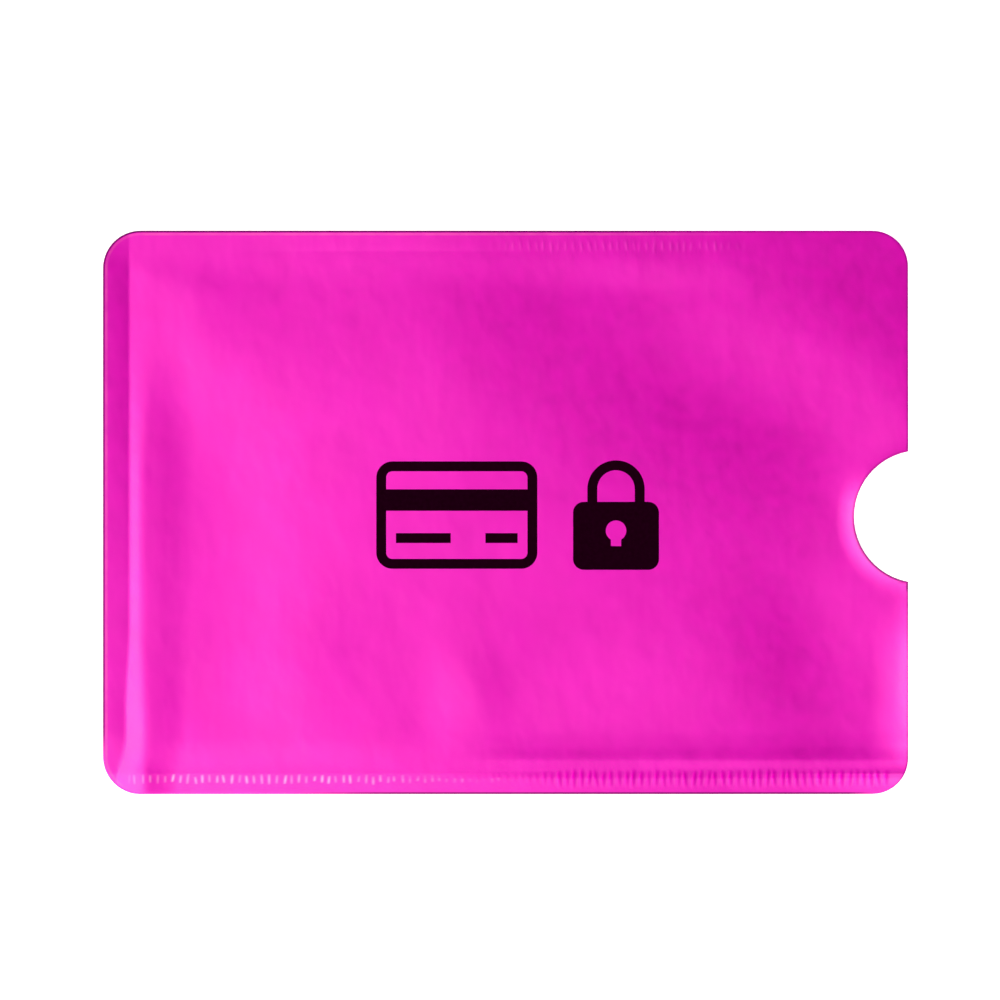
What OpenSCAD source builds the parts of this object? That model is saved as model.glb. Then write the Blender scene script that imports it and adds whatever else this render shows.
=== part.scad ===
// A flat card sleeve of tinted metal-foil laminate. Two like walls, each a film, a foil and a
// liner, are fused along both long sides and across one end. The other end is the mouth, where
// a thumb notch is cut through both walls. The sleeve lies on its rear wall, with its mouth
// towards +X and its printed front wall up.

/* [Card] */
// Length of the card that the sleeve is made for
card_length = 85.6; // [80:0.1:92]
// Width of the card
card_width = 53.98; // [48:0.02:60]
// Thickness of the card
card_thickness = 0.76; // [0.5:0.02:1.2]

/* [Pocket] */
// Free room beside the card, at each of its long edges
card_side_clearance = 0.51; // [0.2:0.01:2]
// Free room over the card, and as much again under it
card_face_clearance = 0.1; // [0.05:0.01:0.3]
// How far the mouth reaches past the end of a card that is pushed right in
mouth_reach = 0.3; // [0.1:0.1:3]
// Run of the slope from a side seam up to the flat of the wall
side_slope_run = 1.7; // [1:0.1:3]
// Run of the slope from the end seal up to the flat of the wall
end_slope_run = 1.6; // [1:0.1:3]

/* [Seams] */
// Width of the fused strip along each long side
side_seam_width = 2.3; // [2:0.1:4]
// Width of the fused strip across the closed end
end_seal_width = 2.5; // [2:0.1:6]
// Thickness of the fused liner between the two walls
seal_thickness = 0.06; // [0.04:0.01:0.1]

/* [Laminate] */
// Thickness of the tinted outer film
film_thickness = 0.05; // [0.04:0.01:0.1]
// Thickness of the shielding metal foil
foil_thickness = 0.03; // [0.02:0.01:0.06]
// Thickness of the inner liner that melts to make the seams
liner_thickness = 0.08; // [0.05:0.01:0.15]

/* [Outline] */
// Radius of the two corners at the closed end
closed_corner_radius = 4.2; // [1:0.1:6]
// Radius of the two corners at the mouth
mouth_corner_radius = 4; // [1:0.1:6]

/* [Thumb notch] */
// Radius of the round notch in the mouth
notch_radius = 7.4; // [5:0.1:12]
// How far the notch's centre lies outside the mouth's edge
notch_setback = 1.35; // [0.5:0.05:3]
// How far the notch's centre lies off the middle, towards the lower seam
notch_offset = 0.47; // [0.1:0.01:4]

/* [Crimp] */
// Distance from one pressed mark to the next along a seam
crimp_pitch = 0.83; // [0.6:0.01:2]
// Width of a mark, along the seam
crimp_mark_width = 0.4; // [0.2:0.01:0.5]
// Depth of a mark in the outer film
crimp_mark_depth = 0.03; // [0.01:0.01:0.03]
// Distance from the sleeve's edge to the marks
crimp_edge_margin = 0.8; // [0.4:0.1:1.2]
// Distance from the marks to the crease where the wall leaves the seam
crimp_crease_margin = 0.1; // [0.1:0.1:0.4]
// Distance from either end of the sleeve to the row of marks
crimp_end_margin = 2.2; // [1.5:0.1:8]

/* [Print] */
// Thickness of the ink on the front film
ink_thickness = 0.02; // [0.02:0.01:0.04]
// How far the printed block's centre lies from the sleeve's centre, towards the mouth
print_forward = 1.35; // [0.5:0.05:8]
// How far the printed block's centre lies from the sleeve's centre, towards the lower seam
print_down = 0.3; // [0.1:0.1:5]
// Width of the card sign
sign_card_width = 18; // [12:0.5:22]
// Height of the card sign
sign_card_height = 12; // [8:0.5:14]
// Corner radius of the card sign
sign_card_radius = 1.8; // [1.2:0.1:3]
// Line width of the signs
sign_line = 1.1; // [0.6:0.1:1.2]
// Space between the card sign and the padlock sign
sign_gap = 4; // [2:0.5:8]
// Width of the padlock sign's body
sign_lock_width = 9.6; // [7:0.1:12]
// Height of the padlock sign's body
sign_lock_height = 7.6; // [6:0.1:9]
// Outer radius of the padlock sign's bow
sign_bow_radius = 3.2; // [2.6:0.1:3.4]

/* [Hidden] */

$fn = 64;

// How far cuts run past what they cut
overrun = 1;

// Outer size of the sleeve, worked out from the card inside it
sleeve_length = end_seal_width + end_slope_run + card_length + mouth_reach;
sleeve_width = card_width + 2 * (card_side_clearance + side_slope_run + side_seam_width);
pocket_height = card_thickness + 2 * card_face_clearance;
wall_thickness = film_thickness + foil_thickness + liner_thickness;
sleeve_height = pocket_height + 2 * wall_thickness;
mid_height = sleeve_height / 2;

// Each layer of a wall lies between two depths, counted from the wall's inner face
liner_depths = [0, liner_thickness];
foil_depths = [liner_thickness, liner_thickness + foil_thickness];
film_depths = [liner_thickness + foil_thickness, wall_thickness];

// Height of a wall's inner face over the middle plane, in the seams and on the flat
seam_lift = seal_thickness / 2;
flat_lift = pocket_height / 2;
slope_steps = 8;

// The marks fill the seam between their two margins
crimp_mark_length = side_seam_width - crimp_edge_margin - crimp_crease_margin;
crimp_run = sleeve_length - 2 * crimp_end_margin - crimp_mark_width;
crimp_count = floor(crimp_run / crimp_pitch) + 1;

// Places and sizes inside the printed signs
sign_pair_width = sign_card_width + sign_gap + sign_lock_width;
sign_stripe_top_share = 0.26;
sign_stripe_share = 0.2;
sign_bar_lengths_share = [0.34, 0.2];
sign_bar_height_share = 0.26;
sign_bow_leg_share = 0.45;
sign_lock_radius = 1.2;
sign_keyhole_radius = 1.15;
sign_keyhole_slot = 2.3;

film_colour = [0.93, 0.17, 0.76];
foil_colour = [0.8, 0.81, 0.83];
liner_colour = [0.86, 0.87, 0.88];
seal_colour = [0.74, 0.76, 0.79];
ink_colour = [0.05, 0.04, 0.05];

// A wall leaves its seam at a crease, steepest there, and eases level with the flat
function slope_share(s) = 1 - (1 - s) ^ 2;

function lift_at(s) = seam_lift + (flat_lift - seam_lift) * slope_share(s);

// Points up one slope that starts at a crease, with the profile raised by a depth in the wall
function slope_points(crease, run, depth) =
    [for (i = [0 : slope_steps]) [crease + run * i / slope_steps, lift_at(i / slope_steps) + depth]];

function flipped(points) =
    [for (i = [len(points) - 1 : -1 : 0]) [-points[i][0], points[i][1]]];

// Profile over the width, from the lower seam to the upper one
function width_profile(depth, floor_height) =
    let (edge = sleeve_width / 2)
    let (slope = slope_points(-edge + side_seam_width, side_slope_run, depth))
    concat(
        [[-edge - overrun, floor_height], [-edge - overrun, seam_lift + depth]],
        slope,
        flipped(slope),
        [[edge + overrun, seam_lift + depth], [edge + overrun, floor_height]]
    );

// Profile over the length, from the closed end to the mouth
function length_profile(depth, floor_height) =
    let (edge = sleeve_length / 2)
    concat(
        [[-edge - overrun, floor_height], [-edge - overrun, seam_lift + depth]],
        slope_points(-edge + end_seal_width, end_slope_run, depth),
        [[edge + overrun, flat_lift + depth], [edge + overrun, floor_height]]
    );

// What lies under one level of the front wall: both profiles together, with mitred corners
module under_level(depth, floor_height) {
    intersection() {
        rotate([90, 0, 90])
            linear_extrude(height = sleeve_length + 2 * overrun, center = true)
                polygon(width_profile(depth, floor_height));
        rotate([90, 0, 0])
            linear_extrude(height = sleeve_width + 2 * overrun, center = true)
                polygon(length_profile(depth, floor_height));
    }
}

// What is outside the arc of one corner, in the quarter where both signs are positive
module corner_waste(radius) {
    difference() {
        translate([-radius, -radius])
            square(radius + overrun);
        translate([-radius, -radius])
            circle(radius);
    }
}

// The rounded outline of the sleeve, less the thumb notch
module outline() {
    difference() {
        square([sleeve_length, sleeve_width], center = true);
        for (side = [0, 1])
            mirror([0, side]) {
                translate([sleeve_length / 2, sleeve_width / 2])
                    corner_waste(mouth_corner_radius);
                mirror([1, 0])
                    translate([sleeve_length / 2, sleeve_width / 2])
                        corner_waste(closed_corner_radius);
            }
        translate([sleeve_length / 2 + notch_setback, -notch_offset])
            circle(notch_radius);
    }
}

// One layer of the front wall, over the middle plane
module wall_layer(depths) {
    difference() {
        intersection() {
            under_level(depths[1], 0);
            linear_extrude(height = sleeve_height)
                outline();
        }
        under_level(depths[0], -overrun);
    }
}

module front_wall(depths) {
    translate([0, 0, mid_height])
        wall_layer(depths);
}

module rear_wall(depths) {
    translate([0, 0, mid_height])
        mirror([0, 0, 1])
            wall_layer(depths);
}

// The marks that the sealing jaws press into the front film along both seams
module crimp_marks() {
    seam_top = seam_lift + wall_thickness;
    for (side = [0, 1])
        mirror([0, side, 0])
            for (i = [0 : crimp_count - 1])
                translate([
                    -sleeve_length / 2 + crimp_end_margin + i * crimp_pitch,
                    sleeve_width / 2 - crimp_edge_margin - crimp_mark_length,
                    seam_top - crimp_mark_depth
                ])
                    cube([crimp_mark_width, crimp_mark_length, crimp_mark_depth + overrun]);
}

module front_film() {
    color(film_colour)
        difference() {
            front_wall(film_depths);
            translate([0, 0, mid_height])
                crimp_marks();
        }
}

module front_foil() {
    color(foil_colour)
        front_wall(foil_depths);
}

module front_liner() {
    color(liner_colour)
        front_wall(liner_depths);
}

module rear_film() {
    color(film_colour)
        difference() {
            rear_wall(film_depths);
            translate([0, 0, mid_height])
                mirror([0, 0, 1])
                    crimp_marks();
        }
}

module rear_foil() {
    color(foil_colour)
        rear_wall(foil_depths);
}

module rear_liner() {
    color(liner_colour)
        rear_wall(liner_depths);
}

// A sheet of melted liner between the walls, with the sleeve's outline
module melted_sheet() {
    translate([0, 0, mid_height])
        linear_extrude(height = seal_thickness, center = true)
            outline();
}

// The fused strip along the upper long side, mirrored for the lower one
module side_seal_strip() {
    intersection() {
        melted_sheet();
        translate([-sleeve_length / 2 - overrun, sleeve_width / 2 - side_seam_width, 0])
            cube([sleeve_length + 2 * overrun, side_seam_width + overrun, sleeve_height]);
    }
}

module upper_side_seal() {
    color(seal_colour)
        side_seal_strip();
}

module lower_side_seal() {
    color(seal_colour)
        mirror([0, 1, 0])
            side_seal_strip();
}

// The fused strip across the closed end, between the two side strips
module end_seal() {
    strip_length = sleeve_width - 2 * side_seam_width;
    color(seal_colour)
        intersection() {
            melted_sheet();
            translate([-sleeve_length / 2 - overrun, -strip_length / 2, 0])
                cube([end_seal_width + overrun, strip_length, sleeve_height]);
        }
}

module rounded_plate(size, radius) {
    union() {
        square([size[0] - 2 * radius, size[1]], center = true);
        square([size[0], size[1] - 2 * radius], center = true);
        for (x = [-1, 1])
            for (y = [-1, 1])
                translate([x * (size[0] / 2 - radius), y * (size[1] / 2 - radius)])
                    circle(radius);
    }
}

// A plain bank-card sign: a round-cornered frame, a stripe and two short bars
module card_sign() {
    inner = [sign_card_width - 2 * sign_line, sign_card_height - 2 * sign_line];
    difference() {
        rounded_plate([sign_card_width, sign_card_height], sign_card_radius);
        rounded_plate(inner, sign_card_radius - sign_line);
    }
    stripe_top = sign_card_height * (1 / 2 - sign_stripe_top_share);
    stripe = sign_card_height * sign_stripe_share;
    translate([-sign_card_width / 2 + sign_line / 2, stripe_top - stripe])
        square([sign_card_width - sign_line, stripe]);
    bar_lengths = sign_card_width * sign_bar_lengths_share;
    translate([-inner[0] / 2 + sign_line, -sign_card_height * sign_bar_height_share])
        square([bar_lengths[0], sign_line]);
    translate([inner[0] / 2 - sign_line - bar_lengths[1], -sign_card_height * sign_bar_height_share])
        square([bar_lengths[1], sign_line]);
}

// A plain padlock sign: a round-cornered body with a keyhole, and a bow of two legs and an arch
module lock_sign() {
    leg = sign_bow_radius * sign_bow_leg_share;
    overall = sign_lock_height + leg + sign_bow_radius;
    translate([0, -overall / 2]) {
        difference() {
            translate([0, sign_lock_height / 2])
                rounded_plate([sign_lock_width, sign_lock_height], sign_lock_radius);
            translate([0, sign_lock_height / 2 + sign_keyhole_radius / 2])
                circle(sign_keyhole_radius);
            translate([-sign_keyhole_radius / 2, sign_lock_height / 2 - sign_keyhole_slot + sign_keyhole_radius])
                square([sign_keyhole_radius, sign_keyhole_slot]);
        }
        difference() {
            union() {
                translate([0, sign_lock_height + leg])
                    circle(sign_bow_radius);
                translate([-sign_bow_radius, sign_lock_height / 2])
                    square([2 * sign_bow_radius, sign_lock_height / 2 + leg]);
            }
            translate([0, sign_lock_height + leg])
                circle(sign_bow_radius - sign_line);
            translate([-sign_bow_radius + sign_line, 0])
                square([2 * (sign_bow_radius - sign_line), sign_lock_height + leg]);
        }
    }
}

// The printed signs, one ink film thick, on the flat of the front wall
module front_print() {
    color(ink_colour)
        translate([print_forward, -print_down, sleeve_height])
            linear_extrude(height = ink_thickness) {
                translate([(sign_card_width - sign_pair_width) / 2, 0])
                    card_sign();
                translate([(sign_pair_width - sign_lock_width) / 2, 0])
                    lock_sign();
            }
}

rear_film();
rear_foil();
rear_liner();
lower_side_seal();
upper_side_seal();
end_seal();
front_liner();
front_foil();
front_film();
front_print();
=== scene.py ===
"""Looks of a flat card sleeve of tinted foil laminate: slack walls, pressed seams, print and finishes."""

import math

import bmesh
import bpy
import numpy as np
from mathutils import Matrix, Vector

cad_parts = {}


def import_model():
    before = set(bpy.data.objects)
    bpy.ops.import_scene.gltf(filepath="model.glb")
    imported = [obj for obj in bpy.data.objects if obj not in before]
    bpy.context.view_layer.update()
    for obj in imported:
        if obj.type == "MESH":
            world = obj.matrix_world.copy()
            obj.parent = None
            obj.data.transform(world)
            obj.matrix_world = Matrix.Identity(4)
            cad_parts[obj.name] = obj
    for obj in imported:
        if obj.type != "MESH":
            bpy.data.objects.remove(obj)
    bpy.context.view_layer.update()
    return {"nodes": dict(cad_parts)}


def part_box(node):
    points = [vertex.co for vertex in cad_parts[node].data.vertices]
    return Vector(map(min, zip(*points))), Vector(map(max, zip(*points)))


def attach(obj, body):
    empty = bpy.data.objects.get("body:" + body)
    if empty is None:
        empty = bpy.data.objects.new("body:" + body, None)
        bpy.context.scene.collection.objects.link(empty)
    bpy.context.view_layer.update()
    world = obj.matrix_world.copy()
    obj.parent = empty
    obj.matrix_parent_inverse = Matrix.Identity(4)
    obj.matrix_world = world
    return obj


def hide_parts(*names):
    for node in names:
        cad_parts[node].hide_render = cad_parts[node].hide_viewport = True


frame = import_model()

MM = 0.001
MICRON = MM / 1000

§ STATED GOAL
What do the lines above say from the one containing "bpy.data.objects.remove(obj)" down to the one containing "obj.matrix_parent_inverse = Matrix.Identity(4)"? Return them exactly, both end lines included, and only them.

§ RESULT FOR THIS EXERCISE
            bpy.data.objects.remove(obj)
    bpy.context.view_layer.update()
    return {"nodes": dict(cad_parts)}


def part_box(node):
    points = [vertex.co for vertex in cad_parts[node].data.vertices]
    return Vector(map(min, zip(*points))), Vector(map(max, zip(*points)))


def attach(obj, body):
    empty = bpy.data.objects.get("body:" + body)
    if empty is None:
        empty = bpy.data.objects.new("body:" + body, None)
        bpy.context.scene.collection.objects.link(empty)
    bpy.context.view_layer.update()
    world = obj.matrix_world.copy()
    obj.parent = empty
    obj.matrix_parent_inverse = Matrix.Identity(4)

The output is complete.